[Goal] Pick out the lines below that contain the string "imported" and copy them all.

— Start of Dataset content —

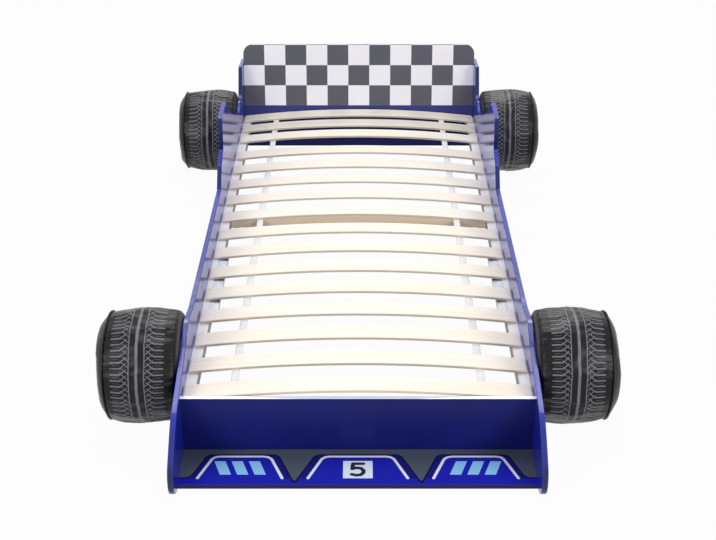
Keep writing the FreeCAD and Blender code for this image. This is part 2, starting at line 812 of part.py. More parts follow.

— End of Dataset content —
— Start of Dataset content —

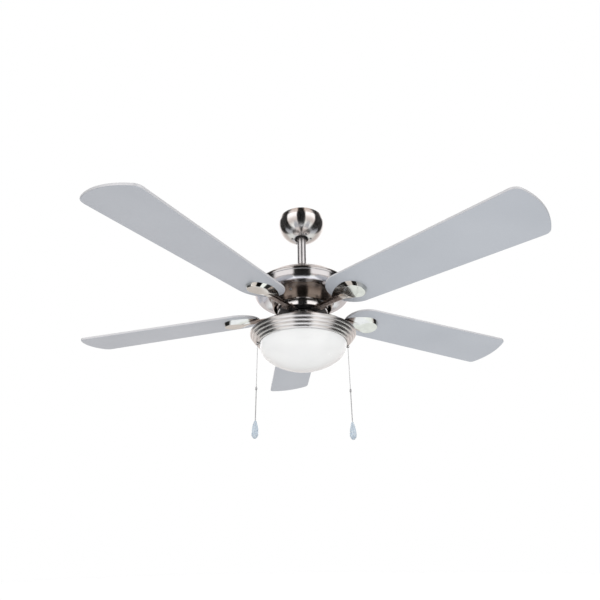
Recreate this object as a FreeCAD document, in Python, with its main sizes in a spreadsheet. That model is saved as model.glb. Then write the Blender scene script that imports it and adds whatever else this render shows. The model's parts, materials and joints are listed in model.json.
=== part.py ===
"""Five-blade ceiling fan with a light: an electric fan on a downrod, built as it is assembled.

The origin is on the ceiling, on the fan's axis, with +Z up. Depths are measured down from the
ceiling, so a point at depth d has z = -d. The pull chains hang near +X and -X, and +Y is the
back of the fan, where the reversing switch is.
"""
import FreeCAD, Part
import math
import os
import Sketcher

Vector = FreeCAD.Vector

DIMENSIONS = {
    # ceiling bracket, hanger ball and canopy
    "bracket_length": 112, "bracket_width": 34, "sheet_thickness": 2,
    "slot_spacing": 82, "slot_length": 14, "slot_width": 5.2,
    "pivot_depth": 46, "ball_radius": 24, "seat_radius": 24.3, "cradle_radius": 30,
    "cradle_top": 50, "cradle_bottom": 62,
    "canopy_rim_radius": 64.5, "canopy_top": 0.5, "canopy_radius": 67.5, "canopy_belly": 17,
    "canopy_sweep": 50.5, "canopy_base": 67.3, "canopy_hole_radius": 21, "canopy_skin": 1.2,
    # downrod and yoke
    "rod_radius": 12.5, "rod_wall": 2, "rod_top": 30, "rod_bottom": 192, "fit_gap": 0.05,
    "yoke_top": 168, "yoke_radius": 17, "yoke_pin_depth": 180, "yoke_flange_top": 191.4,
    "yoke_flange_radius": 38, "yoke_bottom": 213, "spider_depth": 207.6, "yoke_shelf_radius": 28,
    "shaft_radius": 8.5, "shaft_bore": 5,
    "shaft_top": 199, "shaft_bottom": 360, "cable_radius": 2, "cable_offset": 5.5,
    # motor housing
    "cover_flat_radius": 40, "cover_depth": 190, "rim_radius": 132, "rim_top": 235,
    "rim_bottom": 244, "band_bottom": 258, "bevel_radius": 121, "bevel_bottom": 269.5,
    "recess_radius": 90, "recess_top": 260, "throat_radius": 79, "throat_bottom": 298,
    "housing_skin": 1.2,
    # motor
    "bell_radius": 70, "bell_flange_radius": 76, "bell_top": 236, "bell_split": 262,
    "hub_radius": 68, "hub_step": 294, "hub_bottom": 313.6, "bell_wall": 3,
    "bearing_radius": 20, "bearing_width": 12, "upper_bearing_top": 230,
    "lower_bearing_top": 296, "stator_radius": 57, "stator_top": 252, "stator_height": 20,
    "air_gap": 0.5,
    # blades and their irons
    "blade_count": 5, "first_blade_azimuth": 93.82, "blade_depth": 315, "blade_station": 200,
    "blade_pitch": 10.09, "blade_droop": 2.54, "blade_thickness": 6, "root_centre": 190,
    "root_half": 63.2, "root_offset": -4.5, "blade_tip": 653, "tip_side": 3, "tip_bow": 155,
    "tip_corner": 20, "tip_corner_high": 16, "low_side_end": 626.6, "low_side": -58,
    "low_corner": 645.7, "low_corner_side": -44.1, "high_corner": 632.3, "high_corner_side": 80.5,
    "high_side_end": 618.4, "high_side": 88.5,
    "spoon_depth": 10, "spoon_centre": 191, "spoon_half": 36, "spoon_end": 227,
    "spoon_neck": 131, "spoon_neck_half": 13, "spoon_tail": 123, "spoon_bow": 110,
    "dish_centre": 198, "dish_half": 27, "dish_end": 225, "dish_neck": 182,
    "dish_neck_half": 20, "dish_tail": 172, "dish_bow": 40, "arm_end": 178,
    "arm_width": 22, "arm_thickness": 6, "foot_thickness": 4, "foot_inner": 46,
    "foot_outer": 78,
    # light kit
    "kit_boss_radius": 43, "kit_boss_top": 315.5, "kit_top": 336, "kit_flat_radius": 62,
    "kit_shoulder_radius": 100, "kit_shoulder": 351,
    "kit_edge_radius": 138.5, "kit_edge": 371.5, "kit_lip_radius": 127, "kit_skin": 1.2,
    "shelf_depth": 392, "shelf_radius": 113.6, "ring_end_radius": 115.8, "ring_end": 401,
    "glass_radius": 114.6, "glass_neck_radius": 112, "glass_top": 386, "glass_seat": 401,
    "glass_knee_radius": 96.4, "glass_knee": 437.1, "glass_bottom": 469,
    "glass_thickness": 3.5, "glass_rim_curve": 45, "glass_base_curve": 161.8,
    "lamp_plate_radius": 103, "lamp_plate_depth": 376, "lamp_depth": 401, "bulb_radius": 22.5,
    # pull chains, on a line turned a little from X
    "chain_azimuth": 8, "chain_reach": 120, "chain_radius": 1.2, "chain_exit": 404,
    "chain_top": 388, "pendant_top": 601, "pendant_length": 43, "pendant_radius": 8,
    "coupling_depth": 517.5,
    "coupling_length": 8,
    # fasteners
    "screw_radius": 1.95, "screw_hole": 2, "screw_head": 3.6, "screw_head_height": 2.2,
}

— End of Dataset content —
— Start of Dataset content —

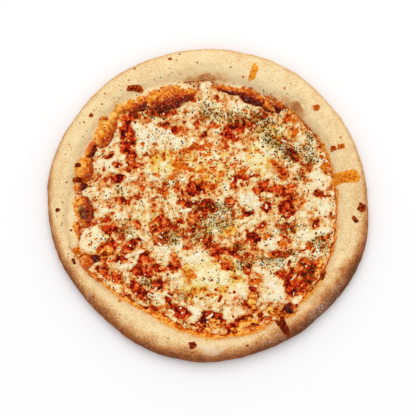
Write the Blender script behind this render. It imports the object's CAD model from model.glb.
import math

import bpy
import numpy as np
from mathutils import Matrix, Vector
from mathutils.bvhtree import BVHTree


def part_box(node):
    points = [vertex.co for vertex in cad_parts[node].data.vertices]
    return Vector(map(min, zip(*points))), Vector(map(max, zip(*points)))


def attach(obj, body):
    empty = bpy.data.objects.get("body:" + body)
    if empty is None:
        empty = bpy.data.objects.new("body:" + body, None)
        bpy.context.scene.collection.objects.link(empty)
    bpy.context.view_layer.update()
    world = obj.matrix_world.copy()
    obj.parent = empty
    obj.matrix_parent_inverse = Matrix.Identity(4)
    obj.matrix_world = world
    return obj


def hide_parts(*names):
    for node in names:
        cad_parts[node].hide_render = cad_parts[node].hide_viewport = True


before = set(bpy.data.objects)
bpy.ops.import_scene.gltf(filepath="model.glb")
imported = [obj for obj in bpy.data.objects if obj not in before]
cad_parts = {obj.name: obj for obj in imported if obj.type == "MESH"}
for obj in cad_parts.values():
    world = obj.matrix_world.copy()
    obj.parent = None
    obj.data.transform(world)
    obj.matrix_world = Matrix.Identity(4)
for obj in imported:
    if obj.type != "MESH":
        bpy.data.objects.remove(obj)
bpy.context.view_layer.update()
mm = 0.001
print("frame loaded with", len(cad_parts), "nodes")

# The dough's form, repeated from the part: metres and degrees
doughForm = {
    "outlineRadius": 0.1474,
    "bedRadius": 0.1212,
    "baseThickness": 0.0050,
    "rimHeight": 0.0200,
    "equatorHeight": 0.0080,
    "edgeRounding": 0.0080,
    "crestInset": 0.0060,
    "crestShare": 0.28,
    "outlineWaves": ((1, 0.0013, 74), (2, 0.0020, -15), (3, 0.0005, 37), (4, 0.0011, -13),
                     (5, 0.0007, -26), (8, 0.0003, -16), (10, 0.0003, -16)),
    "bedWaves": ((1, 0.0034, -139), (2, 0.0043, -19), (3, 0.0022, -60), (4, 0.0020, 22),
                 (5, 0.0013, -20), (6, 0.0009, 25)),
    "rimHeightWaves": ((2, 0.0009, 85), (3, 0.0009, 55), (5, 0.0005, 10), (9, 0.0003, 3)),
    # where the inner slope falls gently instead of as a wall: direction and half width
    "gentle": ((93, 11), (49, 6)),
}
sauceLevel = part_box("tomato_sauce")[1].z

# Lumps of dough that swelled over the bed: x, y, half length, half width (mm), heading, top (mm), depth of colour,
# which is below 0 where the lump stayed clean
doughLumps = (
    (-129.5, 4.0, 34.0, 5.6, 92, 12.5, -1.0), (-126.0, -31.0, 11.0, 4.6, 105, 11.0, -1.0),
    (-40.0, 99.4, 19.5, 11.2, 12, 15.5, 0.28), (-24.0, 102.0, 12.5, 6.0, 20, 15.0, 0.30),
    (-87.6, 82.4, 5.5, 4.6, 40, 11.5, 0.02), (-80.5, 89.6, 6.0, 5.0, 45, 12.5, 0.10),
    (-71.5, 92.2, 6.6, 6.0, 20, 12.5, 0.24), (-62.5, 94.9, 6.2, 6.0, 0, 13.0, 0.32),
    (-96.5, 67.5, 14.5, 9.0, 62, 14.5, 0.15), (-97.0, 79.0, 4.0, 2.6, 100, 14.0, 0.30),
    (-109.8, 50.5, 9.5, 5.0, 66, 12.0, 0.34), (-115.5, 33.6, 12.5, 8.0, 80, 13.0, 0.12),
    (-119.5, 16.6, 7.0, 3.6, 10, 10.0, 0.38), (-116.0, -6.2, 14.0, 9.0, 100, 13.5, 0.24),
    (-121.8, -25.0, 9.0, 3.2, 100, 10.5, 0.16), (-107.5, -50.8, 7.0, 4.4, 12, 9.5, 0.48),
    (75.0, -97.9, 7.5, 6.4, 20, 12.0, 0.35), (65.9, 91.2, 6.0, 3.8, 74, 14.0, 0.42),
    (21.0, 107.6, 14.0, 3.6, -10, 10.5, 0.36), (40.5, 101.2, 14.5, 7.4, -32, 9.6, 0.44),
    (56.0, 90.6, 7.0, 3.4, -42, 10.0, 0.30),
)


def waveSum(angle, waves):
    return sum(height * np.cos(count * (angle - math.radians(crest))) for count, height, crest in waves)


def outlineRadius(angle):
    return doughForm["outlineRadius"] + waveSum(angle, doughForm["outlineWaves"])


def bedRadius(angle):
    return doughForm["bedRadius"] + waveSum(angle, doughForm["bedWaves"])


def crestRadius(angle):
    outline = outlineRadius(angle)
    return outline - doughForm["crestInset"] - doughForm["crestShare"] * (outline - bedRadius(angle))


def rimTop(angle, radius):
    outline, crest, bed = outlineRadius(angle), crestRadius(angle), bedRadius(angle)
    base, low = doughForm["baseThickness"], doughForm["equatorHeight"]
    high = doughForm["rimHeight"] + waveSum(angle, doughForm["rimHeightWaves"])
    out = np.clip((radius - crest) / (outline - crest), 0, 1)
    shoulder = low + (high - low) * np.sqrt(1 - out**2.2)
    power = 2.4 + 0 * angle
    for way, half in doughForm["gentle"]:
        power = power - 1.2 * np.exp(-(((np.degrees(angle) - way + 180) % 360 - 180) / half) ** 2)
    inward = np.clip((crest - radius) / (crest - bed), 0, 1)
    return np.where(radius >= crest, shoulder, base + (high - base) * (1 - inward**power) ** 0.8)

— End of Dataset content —

[Full output]
imported = [obj for obj in bpy.data.objects if obj not in before]
cad_parts = {obj.name: obj for obj in imported if obj.type == "MESH"}
for obj in imported:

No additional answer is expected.